The pictures of chaotic joy evoked by stories of Parkhomivka children coming back to the village on open-air trucks filled with artworks also give Semenchenko an explanation for the cloud of uncertainty surrounding many of the museum’s exhibits. “We often don’t know because the children didn’t always make receipts… so today we try to reconstruct where exactly they came from.” The implication is that, in most cases, Lunev himself decided on the name that would appear under the painting.

One notable exception are the Picasso artworks, in front of which Semenchenko can stop to give details. One of the many contacts that Lunev made in his letter-sending campaign was Ilya Ehrenburg, a Soviet writer and journalist who befriended Picasso during his exile in Paris between 1908 and the start of the First World War. Ehrenburg later became instrumental in organising the first ever Picasso exhibit in the Soviet Union in 1956, as well as the second, 10 years later, and was able to set aside the (most likely) reproductions, as well as a vase for the Parkhomivka Museum. Both Lunev’s correspondence with Ehrenburg as well as Ehrenburg’s friendship with Picasso are well-established.

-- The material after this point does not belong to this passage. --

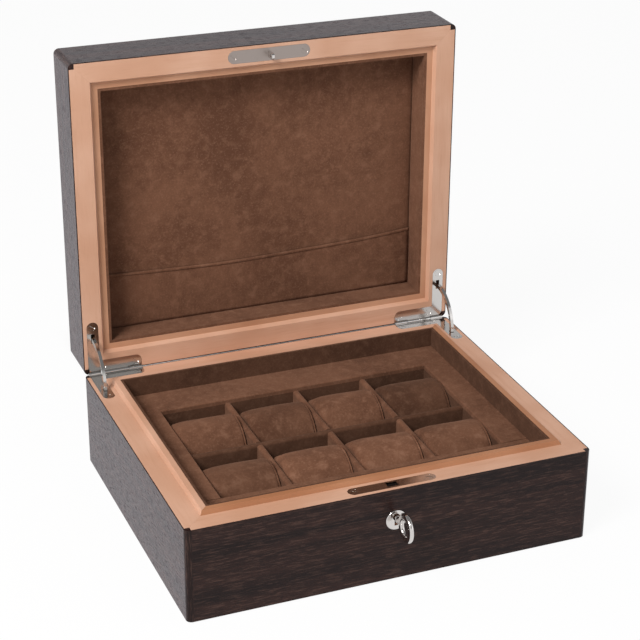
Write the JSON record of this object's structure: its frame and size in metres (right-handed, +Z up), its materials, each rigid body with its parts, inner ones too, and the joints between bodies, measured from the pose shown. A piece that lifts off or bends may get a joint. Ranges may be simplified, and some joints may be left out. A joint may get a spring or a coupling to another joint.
{
  "type": "watch box",
  "caption": "Hinged wooden box with a suede-lined tray of compartments holding soft watch pillows, a padded lid with a pocket, quadrant hinges and a key lock.",
  "frame": {"origin": "middle of the underside, on the surface that the box stands on", "axes": "+Z up, -Y towards the front with the lock, +X to the right; the lid stands open at rest"},
  "size_m": [0.34, 0.3503, 0.3563],
  "materials": {
    "rim_wood": "satin, fine straight grain",
    "dark_wood": "semi-gloss lacquer over dark figured veneer",
    "core_board": "plain, unseen",
    "suede": "brushed nap",
    "felt": "pressed felt",
    "polished_steel": "polished",
    "satin_steel": "satin"
  },
  "bodies": {
    "base": {"base_front_board": "rim_wood", "base_back_board": "rim_wood", "base_left_board": "rim_wood", "base_right_board": "rim_wood", "lip_front_board": "rim_wood", "lip_back_board": "rim_wood", "lip_left_board": "rim_wood", "lip_right_board": "rim_wood", "base_veneers": "dark_wood", "base_corner_posts": "dark_wood", "wall_liners": "suede", "ledge_front_board": "suede", "ledge_back_board": "suede", "ledge_left_board": "suede", "ledge_right_board": "suede", "tray_floor": "suede", "tray_walls": "suede", "row_divider": "suede", "column_dividers": "suede", "bottom_panel": "core_board", "bottom_felt": "felt", "left_base_leaf": "polished_steel", "right_base_leaf": "polished_steel", "hinge_pins": "polished_steel", "lock_faceplate": "polished_steel", "base_leaf_screws": "polished_steel", "lock_screws": "polished_steel", "escutcheon": "polished_steel", "lock_case": "satin_steel"},
    "lid": {"lid_front_board": "rim_wood", "lid_back_board": "rim_wood", "lid_left_board": "rim_wood", "lid_right_board": "rim_wood", "lid_frame_strips": "rim_wood", "lid_liners": "suede", "lid_padded_panel": "suede", "lid_pocket": "suede", "lid_top_panel": "core_board", "lid_top_veneer": "dark_wood", "lid_side_veneers": "dark_wood", "lid_corner_posts": "dark_wood", "left_lid_leaf": "polished_steel", "right_lid_leaf": "polished_steel", "lid_leaf_screws": "polished_steel", "strike_plate": "satin_steel", "strike_hook": "polished_steel", "strike_screws": "polished_steel"},
    "left_stay": {"left_stay": "polished_steel"},
    "right_stay": {"right_stay": "polished_steel"},
    "lock_bolt": {"lock_bolt": "satin_steel"},
    "key": {"key": "polished_steel"},
    "back_pillow_1": {"back_pillow_1": "suede"},
    "back_pillow_2": {"back_pillow_2": "suede"},
    "back_pillow_3": {"back_pillow_3": "suede"},
    "back_pillow_4": {"back_pillow_4": "suede"},
    "front_pillow_1": {"front_pillow_1": "suede"},
    "front_pillow_2": {"front_pillow_2": "suede"},
    "front_pillow_3": {"front_pillow_3": "suede"},
    "front_pillow_4": {"front_pillow_4": "suede"}
  },
  "joints": [
    {"name": "lid_hinge", "type": "hinge", "parent": "base", "child": "lid", "pos_m": [0, 0.1375, 0.0813], "axis": [-1, 0, 0], "range_deg": [-90, 0]},
    {"name": "left_stay_swing", "type": "hinge", "parent": "base", "child": "left_stay", "pos_m": [-0.161, 0.1375, 0.0813], "axis": [-1, 0, 0], "range_deg": [-45, 0]},
    {"name": "right_stay_swing", "type": "hinge", "parent": "base", "child": "right_stay", "pos_m": [0.161, 0.1375, 0.0813], "axis": [-1, 0, 0], "range_deg": [-45, 0]},
    {"name": "key_turn", "type": "hinge", "parent": "base", "child": "key", "pos_m": [0, -0.1375, 0.057], "axis": [0, -1, 0], "range_deg": [0, 90]},
    {"name": "bolt_slide", "type": "slide", "parent": "base", "child": "lock_bolt", "axis": [-1, 0, 0], "range_m": [0, 0.005]},
    {"name": "back_pillow_1_lift", "type": "slide", "parent": "base", "child": "back_pillow_1", "axis": [0, 0, 1], "range_m": [0, 0.08]},
    {"name": "back_pillow_2_lift", "type": "slide", "parent": "base", "child": "back_pillow_2", "axis": [0, 0, 1], "range_m": [0, 0.08]},
    {"name": "back_pillow_3_lift", "type": "slide", "parent": "base", "child": "back_pillow_3", "axis": [0, 0, 1], "range_m": [0, 0.08]},
    {"name": "back_pillow_4_lift", "type": "slide", "parent": "base", "child": "back_pillow_4", "axis": [0, 0, 1], "range_m": [0, 0.08]},
    {"name": "front_pillow_1_lift", "type": "slide", "parent": "base", "child": "front_pillow_1", "axis": [0, 0, 1], "range_m": [0, 0.08]},
    {"name": "front_pillow_2_lift", "type": "slide", "parent": "base", "child": "front_pillow_2", "axis": [0, 0, 1], "range_m": [0, 0.08]},
    {"name": "front_pillow_3_lift", "type": "slide", "parent": "base", "child": "front_pillow_3", "axis": [0, 0, 1], "range_m": [0, 0.08]},
    {"name": "front_pillow_4_lift", "type": "slide", "parent": "base", "child": "front_pillow_4", "axis": [0, 0, 1], "range_m": [0, 0.08]}
  ],
  "couplings": [
    {"joint": "left_stay_swing", "follows": "lid_hinge", "ratio": 0.5},
    {"joint": "right_stay_swing", "follows": "lid_hinge", "ratio": 0.5},
    {"joint": "bolt_slide", "follows": "key_turn", "m_per_rad": 0.00318}
  ]
}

The provenance of other works ranges from clearly set – French-Belarusian artist, Nadia Léger, donated two large mosaic portraits to the museum — to confused, such as with artworks like Camille Pissarro’s “Spring” painting that was reportedly given by Russian museums.

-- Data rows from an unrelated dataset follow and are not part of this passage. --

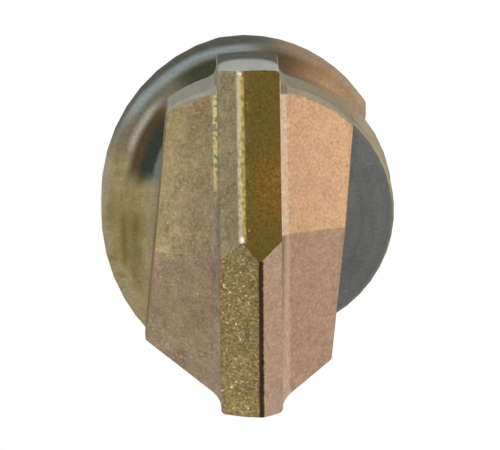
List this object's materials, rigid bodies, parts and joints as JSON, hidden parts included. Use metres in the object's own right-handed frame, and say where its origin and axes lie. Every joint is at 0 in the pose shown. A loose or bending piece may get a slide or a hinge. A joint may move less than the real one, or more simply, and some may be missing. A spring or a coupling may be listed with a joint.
{
  "type": "masonry drill bit",
  "caption": "Hammer-drill bit for masonry with a facetted cross-shaped carbide head, a right-hand fluted steel body and a slotted shank.",
  "frame": {"origin": "centre of the flat shank end, on the bit's axis", "axes": "+Z along the bit's axis towards the tip, Y along the main cutting blade, X along the two wings"},
  "size_m": [0.0102, 0.012, 0.16],
  "materials": {
    "carbide": "sintered, fine grained, warm tan, with grey ground ends",
    "body_steel": "milled and tempered, straw and blue-grey tints"
  },
  "bodies": {
    "root": {"carbide_head": "carbide", "drill_body": "body_steel"}
  },
  "joints": []
}
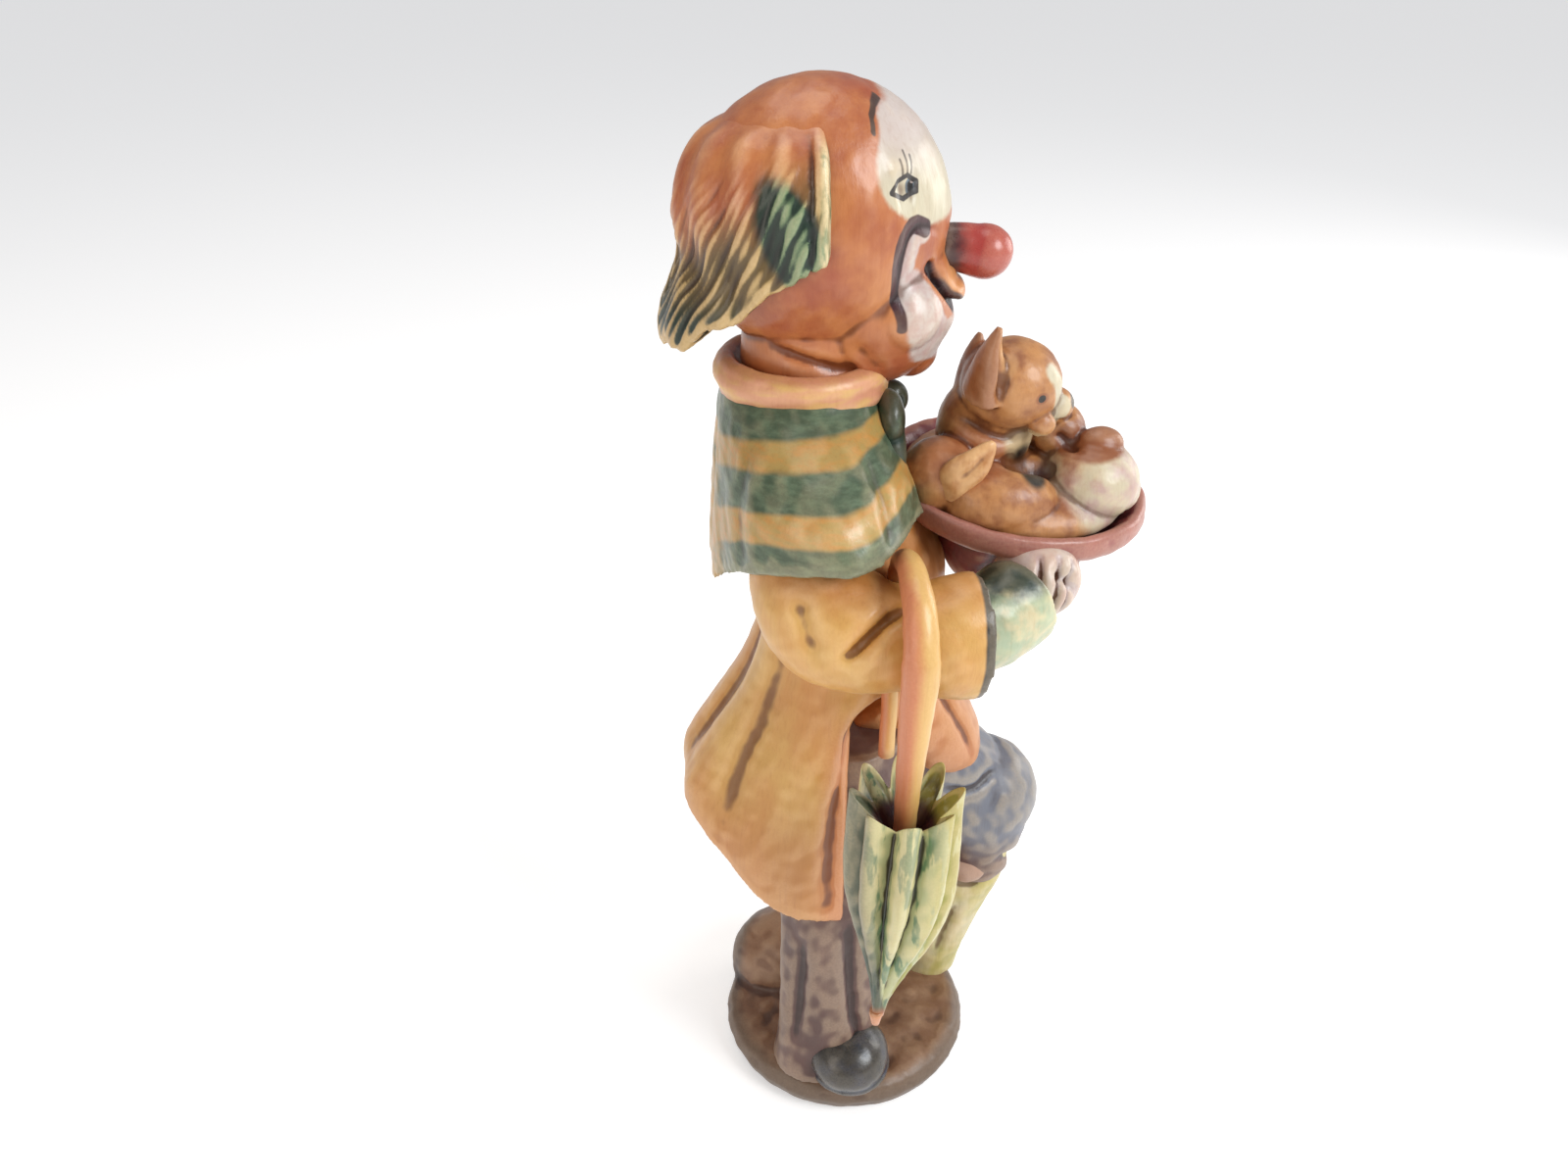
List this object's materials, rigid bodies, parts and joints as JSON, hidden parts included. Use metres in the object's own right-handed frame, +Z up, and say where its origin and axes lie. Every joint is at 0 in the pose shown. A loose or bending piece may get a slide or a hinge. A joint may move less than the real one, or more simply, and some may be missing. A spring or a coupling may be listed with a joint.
{
  "type": "carved clown figurine",
  "caption": "carved and painted wood clown in a cape, who holds an upturned hat full of puppies, with an umbrella hooked over his forearm, on a round base",
  "frame": {"origin": "centre of the base's underside", "axes": "+X the way the clown faces, +Y his left, +Z up"},
  "size_m": [0.0617, 0.0648, 0.1499],
  "materials": {
    "painted_carving": "hand-painted carved wood with a satin varnish: orange-brown skin and coat, green and yellow striped cape, dark red hat, tan and white puppies, brown base",
    "painted_umbrella": "hand-painted carved wood with a satin varnish: salmon crook, green, cream and yellow canopy"
  },
  "bodies": {
    "root": {"carved_clown": "painted_carving", "umbrella": "painted_umbrella"}
  },
  "joints": []
}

The Hermitage Museum in St Petersburg confirmed in an email having donated 345 exhibits to the Parkhomivka Museum between 1964 and 1988: religious icons, porcelain, ceramics, ancient Egyptian art, as well as 90 other drawings and paintings. But, crucially, it denies ever gifting the Pissarro painting.

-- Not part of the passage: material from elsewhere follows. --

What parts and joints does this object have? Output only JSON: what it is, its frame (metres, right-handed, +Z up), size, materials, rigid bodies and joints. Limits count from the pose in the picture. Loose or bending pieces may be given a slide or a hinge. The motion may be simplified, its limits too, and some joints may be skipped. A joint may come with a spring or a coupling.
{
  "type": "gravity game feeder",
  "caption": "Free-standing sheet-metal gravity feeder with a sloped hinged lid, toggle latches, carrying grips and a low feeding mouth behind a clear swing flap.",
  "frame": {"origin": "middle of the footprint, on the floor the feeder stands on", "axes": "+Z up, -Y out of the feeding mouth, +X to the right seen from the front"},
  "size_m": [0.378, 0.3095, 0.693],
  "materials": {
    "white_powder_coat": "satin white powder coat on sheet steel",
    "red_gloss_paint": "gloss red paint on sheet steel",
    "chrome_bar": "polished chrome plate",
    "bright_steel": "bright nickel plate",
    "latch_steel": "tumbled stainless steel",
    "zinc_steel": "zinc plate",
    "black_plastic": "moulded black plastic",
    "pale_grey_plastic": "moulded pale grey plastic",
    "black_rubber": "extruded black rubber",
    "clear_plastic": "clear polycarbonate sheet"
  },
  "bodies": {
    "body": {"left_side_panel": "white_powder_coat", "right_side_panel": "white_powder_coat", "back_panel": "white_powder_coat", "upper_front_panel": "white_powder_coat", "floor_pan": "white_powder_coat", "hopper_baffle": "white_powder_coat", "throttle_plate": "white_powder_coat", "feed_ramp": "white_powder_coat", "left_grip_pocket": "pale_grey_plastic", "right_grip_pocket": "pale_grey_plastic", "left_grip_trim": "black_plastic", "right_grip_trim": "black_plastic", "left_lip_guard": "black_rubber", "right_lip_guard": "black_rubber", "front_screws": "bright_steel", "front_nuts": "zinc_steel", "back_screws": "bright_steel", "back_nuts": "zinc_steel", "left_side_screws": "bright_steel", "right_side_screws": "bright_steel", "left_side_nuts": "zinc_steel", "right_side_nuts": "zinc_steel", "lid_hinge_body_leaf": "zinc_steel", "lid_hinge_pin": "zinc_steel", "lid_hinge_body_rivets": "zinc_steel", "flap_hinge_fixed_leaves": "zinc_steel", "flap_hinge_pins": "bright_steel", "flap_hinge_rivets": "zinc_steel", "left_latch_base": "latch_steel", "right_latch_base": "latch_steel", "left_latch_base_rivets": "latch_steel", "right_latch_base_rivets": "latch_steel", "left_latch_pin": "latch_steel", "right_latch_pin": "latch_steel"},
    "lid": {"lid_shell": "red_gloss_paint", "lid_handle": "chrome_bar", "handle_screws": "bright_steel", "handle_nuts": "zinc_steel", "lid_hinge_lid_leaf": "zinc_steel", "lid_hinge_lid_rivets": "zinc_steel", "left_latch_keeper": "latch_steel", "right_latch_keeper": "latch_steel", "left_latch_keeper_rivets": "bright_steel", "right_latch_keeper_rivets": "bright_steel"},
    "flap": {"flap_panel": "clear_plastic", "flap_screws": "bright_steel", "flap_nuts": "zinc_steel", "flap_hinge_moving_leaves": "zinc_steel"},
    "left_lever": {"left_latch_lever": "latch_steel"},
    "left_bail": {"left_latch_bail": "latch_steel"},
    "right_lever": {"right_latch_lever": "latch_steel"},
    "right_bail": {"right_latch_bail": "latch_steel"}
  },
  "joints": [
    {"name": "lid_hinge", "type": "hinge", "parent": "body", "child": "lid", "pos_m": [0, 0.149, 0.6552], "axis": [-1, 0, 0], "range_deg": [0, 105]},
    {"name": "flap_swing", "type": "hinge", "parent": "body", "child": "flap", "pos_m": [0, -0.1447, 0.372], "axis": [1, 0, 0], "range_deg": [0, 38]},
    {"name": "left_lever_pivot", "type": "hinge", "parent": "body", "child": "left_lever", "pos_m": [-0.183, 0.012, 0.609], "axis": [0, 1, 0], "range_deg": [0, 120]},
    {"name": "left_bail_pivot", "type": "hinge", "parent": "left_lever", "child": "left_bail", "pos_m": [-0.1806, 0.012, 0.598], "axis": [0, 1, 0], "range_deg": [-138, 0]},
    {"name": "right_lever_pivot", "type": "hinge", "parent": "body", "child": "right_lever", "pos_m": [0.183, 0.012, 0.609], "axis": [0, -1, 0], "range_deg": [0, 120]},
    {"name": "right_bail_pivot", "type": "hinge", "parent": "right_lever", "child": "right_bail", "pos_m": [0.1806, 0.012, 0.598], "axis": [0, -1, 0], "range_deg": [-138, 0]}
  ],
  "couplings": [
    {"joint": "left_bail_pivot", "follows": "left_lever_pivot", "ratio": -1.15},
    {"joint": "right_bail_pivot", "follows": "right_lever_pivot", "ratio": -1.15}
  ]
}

Exterior of the Parkhomivka Museum. Image: Fabrice Deprez

Exterior of the Parkhomivka Museum. Image: Fabrice Deprez

And then there are the Kandinsky and Malevich paintings. While other world famous exhibits could be real but misattributed works of arts, these two painters’ distinctive style means the paintings exhibited in the Parkhomivka Museum can only be either genuine or forgeries. Konstantin Akinsha, an art historian and former curator at the Kyiv Museum of Western and Oriental Art, said in an email that he had seen the Malevich painting during an exhibition in the United States. Its authenticity is “highly questionable, to put it mildly,” he wrote.

The USSR was instrumental in Lunev’s success, and its collapse brought difficult times for both the village and the museum. The emergence of an independent Ukraine at first meant economic crisis for Parhomivka, as funds from Moscow dried up and the sugar factory became entangled in a complicated privatisation process. More importantly for Lunev, by then in his 70s, the Parkhomivka Museum became a branch of the Kharkiv art museum. Lunev effectively kept control of the institution until his death, but the transition left him bitter.

The myth of the Parkhomivka Museum was born in the USSR. By the time it collapsed, it had become strong enough to survive it

He nevertheless fought back in a war of attrition with “the people from Kharkiv”; Valentina Myzgina and her colleagues. In the early 90s, a team from the Kharkiv museum offered to come to Parkhomivka in order to document the exhibits and make new tags for them. “We called Lunev and he told us sure, come!”, recalls Myzgina. “So we came. Except we could not get into the museum, because he had painted the floors, and it took three days to dry the paint. So we stayed overnight, went back to Kharkiv the next day, and did not change the tags.”

These were the first cracks in the museum’s legend. An article about the museum written in 1998 by a journalist from the Russian newspaper Moskovskiye Novosti continued to widen them. In contrast to the cheering reports published in the tightly-controlled Soviet media, his story was deeply mocking and sarcastic, mentioning the “Pissarro, Gauguin, and Manet that [Lunev] stubbornly calls original.” It also quotes the museum’s founder explaining that he got the Pissarro painting by exchanging it for a bunch of newspaper “in the first years of Soviet power,” despite the museum’s current claim that is was a donation from the Hermitage Museum.

By then, however, Lunev and his (now adult) former schoolchildren were too committed to become dislodged. The myth of the Parkhomivka Museum was born in the USSR and grew over 30 years in the controlled environment of the Soviet system. By the time it collapsed, it had become strong enough to survive it, with people who had invested nearly their whole life in the project ready to defend it and, after Lunev’s death in 2004, to staunchly safeguard their teacher’s legacy. Lauding media stories about the museum kept coming in, with Malevich and Picasso as the lede, Lunov’s brilliance as the flesh.

Many now take the view of Volodymyr Danylenko, who grew up in Parkhomivka as one of Lunev’s pupils, and later was elected deputy in the first parliament of the newly independent Ukraine. Like others, Danylenko is reluctant to discuss the authenticity issue, but the same gratitude colours his voice when he remembers his role in the museum. For the people of Parkhomivka, the importance of the collection lies in the opportunities it has given them, rather than whether the artworks are the genuine treasures they claim to be. “We countryside kids didn’t have the opportunities of city people to go to the theatre, meet with artists, with painters,” Danylenko says. “God gave us that opportunity.”